◆ Task details ◆
Copy exactly the lines from the one containing "lean = leaning_place()" through the one containing "obj.parent = empty", both included, and nothing else.

Dataset excerpt
## START

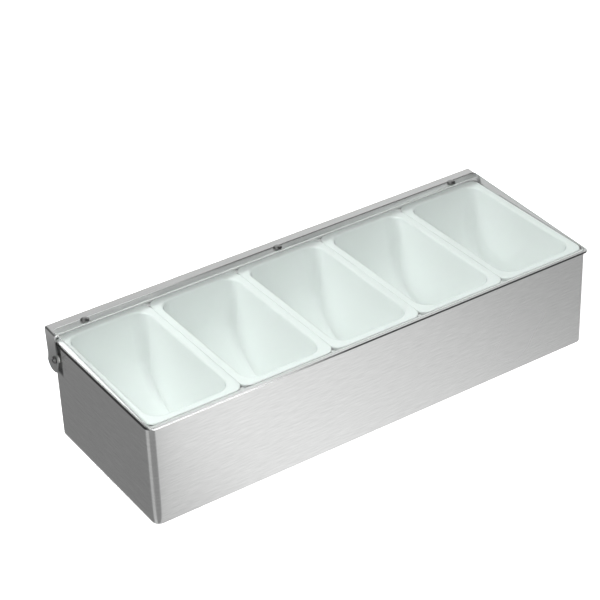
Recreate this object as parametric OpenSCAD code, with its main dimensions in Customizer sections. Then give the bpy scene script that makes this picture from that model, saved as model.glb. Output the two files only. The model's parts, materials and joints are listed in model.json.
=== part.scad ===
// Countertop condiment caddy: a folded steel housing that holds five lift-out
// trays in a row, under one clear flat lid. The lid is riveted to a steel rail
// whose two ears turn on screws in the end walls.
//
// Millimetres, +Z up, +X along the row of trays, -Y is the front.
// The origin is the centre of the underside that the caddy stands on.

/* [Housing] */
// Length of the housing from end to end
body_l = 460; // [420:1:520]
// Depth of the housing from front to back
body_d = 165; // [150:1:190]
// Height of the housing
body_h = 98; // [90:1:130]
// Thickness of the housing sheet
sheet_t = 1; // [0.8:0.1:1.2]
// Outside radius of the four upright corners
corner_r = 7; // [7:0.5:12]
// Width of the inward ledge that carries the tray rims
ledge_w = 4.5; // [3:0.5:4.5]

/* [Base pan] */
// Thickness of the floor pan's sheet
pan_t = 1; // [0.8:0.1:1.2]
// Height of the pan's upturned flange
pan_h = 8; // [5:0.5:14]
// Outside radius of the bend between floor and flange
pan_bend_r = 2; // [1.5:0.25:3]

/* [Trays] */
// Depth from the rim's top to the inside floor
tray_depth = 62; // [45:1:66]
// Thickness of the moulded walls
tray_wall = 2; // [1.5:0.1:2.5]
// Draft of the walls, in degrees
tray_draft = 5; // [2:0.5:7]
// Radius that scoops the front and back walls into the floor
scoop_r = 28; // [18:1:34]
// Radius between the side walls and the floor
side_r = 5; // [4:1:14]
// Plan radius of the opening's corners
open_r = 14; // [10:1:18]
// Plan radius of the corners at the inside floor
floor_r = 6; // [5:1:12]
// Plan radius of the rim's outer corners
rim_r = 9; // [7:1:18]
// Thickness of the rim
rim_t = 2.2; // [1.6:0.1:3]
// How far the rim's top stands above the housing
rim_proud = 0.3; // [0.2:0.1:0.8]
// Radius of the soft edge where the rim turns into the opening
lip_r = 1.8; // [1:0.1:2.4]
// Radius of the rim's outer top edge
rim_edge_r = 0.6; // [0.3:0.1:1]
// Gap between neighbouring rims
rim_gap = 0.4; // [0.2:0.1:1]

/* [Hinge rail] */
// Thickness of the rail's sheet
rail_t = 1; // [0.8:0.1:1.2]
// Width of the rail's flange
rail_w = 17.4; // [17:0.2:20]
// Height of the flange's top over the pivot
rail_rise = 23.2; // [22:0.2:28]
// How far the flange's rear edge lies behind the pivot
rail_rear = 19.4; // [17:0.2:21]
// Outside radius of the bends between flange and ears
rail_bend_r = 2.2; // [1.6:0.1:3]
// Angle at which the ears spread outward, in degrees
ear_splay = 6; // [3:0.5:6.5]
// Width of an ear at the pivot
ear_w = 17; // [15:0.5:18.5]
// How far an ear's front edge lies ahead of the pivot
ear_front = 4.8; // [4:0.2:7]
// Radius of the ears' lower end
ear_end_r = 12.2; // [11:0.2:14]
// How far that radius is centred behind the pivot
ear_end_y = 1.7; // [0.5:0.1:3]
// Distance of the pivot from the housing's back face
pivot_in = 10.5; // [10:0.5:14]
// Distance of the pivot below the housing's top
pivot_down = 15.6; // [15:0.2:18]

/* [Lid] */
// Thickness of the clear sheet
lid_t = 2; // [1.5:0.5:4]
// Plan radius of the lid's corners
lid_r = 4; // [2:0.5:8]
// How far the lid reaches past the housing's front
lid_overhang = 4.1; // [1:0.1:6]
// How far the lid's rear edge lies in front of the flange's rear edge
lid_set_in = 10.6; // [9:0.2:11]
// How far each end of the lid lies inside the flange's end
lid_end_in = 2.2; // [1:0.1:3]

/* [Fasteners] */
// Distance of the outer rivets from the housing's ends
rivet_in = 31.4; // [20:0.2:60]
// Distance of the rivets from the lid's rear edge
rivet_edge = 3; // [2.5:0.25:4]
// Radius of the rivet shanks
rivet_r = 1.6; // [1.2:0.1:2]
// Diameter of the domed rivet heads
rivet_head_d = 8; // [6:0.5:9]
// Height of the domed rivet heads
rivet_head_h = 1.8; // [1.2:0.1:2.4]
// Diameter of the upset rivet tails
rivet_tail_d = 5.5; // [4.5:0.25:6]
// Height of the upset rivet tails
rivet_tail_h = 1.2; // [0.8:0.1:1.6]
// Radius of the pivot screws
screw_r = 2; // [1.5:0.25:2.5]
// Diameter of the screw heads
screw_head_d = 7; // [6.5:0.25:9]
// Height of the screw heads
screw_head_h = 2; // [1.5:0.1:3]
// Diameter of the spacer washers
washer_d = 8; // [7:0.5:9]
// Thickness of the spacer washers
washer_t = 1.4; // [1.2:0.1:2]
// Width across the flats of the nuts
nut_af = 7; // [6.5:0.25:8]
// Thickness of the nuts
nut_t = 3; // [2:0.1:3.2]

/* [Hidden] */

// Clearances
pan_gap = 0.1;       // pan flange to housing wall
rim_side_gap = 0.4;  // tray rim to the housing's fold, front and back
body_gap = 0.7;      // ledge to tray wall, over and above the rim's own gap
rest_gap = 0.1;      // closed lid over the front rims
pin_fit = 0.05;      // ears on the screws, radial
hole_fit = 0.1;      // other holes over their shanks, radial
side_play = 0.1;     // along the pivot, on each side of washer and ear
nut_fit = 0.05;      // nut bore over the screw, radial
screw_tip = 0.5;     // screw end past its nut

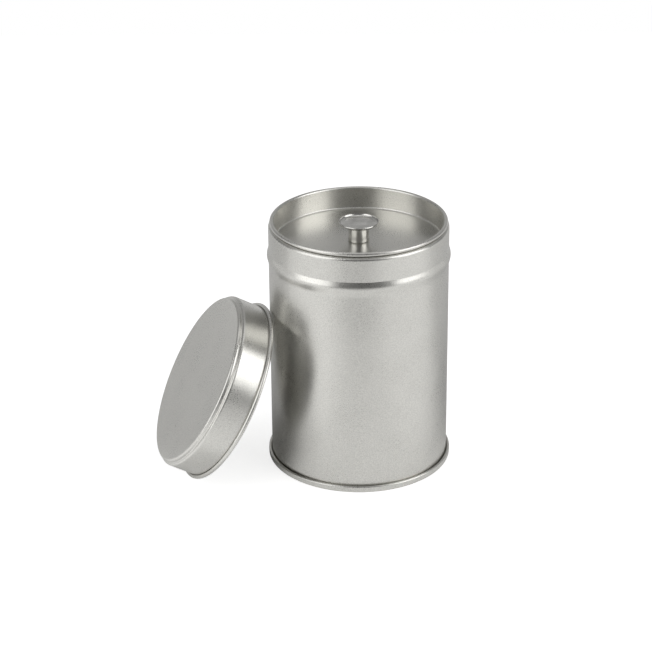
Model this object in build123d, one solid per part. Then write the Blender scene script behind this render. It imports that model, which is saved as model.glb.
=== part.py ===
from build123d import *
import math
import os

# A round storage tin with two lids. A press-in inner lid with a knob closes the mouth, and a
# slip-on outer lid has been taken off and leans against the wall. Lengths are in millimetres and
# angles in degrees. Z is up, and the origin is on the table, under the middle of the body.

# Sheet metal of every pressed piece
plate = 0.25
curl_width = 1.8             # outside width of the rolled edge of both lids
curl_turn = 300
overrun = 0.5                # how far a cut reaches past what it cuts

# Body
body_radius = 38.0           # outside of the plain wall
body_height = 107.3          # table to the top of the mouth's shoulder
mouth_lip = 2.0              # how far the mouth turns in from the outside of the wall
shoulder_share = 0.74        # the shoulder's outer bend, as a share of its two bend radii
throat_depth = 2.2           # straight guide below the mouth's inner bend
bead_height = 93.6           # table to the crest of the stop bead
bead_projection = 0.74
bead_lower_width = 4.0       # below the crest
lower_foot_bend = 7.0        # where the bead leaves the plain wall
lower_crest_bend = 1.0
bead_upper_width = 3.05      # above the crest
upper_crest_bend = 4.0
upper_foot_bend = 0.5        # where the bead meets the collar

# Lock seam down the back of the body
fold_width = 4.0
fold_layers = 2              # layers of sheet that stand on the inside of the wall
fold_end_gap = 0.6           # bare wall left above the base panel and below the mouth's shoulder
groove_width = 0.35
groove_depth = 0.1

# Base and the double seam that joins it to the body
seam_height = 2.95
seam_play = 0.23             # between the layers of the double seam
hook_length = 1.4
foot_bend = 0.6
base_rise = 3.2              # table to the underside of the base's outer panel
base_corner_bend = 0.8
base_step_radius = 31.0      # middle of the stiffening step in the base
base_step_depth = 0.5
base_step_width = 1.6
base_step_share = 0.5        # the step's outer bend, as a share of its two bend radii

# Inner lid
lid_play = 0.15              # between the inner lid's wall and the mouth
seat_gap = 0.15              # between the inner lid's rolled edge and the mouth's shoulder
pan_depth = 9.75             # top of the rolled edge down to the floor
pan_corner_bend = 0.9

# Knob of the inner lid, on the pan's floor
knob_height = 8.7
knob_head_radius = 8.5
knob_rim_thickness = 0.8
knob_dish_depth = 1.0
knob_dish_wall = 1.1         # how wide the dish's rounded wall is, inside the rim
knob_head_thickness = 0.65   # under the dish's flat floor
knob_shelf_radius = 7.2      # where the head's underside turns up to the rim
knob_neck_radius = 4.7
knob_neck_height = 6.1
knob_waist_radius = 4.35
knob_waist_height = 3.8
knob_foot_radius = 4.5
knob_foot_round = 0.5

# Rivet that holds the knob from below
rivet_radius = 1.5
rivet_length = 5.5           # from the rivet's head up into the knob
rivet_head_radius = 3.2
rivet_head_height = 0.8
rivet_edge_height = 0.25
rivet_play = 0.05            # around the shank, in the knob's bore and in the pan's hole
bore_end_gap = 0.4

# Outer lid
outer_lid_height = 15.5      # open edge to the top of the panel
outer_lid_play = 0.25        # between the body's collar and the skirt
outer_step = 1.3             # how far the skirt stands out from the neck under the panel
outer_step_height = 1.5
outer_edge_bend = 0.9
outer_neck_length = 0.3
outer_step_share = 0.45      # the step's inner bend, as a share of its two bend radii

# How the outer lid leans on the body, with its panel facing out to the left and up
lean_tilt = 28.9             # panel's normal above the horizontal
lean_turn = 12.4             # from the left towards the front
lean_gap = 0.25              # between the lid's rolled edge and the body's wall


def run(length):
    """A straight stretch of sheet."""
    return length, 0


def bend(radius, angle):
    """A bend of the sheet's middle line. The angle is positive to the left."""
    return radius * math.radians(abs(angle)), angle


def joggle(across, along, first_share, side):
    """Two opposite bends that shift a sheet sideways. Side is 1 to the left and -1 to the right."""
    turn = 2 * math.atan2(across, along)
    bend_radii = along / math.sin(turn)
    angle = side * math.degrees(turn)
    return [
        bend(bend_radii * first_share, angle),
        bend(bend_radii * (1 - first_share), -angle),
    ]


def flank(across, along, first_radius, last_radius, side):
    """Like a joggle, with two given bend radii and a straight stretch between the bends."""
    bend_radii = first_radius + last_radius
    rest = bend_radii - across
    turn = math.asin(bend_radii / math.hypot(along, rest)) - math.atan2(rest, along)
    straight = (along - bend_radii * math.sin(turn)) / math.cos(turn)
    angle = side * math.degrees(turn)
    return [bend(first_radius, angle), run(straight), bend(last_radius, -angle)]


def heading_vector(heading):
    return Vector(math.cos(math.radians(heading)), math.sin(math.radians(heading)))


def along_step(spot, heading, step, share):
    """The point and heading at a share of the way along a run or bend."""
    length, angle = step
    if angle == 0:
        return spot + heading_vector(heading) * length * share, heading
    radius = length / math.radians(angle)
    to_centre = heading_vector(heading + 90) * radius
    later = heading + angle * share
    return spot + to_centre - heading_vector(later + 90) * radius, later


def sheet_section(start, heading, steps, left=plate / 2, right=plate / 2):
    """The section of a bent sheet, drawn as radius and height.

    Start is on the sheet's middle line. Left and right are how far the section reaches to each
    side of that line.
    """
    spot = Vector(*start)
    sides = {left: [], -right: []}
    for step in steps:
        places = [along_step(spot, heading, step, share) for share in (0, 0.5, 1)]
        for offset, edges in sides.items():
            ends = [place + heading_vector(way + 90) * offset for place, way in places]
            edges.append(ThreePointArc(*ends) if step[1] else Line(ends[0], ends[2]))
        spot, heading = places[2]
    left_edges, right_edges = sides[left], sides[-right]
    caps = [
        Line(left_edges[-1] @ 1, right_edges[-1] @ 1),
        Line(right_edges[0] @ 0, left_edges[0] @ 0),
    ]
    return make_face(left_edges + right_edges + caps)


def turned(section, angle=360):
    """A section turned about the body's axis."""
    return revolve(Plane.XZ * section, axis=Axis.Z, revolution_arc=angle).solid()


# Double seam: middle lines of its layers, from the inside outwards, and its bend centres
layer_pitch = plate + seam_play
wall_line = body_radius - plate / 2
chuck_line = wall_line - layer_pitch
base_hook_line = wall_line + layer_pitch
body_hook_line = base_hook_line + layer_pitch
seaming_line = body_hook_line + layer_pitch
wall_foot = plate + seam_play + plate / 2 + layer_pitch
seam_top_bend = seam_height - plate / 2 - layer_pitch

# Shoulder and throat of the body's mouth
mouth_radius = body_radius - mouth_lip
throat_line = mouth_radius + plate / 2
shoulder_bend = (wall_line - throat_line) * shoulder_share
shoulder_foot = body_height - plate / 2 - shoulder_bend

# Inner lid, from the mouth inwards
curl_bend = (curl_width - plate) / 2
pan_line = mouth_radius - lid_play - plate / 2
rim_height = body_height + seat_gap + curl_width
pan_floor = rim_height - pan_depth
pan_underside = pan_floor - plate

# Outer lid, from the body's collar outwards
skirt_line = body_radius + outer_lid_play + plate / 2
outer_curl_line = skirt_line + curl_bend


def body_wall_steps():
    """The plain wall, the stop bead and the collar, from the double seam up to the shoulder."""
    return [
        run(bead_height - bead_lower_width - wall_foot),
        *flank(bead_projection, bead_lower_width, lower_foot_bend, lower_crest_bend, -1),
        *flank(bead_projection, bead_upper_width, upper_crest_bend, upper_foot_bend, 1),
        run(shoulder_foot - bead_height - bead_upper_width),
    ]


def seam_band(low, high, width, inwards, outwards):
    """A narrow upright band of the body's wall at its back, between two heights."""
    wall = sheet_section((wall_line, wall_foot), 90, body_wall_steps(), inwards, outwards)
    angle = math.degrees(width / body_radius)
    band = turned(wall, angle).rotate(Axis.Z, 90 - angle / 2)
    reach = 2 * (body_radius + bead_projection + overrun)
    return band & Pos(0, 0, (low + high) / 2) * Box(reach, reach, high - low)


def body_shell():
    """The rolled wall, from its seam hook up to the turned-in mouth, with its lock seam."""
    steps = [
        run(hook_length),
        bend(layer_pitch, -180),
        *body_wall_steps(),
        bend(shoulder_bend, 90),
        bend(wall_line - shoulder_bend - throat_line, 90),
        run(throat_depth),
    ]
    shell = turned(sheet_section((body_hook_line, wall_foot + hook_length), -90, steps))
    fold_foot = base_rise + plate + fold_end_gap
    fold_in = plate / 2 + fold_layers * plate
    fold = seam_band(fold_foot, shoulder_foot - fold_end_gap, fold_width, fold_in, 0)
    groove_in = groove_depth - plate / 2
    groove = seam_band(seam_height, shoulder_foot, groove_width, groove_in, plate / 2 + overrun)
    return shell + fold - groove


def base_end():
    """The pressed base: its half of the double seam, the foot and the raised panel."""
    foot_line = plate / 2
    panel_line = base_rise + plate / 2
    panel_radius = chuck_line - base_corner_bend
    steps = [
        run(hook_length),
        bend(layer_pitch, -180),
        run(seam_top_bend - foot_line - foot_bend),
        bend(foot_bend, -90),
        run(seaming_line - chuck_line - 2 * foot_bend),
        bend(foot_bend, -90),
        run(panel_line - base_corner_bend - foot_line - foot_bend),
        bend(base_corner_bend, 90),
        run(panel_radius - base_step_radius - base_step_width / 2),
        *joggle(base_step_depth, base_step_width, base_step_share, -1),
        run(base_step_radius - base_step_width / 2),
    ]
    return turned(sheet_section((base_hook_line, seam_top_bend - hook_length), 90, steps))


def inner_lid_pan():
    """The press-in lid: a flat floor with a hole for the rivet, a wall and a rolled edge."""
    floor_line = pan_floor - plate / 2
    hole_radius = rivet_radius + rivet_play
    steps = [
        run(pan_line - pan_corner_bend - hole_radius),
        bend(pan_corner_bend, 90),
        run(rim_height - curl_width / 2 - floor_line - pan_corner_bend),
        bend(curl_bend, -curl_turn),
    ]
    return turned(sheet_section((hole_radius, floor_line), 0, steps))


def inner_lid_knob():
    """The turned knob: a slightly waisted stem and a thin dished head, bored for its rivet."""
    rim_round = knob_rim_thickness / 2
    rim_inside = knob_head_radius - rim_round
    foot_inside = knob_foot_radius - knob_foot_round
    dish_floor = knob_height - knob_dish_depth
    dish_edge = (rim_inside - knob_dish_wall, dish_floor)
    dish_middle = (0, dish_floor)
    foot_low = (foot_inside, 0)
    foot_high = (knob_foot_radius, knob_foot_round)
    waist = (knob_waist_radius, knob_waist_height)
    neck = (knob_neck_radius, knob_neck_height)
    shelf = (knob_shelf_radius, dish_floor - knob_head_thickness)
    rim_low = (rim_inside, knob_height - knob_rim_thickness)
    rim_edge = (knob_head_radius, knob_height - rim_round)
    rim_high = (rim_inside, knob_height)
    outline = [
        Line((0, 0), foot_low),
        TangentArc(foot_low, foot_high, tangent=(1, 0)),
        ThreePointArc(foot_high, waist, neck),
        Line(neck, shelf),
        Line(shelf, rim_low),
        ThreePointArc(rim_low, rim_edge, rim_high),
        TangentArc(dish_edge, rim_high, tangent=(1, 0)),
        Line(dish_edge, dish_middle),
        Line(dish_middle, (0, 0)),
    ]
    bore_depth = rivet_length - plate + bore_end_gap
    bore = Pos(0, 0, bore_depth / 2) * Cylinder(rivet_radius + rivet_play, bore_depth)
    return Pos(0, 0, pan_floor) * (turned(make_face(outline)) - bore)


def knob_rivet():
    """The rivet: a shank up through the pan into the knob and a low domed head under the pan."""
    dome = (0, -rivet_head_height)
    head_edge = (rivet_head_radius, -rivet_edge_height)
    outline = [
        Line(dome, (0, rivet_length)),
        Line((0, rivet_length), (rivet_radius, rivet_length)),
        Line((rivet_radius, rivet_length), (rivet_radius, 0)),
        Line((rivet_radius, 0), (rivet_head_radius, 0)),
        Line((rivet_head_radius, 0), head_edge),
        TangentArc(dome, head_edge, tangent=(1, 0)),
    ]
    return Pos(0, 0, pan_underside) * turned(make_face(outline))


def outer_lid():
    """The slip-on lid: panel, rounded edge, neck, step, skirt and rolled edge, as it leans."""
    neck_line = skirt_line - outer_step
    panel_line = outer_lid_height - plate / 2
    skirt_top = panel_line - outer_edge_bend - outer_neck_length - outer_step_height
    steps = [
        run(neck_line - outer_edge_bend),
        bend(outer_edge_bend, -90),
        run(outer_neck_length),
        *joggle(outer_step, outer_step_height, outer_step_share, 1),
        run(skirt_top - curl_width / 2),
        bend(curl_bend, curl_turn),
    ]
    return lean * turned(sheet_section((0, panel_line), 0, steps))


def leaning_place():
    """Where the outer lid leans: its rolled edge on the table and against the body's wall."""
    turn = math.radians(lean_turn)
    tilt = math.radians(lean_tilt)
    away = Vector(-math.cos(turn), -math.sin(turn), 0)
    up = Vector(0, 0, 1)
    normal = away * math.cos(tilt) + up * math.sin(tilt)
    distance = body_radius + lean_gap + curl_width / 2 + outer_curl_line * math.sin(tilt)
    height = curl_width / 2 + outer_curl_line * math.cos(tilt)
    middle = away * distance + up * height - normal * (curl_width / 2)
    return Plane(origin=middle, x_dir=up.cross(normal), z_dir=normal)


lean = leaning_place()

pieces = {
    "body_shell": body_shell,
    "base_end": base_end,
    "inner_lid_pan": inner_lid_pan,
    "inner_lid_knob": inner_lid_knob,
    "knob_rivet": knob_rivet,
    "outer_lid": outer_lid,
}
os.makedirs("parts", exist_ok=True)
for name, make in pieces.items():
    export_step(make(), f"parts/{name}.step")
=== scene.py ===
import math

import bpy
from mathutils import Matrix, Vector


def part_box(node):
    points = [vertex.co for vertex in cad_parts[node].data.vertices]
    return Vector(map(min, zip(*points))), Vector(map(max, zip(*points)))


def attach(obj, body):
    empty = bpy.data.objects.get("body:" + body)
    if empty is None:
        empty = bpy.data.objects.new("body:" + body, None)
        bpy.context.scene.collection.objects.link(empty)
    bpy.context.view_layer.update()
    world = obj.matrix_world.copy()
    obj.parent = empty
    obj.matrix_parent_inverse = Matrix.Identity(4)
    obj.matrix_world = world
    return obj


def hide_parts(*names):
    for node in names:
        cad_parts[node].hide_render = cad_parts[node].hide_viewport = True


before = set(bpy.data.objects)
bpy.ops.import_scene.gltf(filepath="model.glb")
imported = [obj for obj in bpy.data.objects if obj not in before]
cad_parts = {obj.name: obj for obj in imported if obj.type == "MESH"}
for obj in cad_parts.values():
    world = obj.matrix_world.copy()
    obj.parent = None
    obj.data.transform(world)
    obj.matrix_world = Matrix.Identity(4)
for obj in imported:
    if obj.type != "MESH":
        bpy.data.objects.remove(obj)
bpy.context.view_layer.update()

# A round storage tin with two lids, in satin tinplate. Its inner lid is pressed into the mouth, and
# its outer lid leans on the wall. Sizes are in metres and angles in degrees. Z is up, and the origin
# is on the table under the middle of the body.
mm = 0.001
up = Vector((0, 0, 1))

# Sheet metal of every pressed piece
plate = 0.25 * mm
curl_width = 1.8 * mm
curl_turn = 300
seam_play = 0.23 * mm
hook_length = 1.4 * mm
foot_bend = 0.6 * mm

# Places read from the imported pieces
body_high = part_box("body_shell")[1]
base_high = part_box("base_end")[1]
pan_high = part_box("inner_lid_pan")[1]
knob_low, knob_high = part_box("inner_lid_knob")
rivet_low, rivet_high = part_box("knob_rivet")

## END

◆ Full output ◆
lean = leaning_place()

pieces = {
    "body_shell": body_shell,
    "base_end": base_end,
    "inner_lid_pan": inner_lid_pan,
    "inner_lid_knob": inner_lid_knob,
    "knob_rivet": knob_rivet,
    "outer_lid": outer_lid,
}
os.makedirs("parts", exist_ok=True)
for name, make in pieces.items():
    export_step(make(), f"parts/{name}.step")
=== scene.py ===
import math

import bpy
from mathutils import Matrix, Vector


def part_box(node):
    points = [vertex.co for vertex in cad_parts[node].data.vertices]
    return Vector(map(min, zip(*points))), Vector(map(max, zip(*points)))


def attach(obj, body):
    empty = bpy.data.objects.get("body:" + body)
    if empty is None:
        empty = bpy.data.objects.new("body:" + body, None)
        bpy.context.scene.collection.objects.link(empty)
    bpy.context.view_layer.update()
    world = obj.matrix_world.copy()
    obj.parent = empty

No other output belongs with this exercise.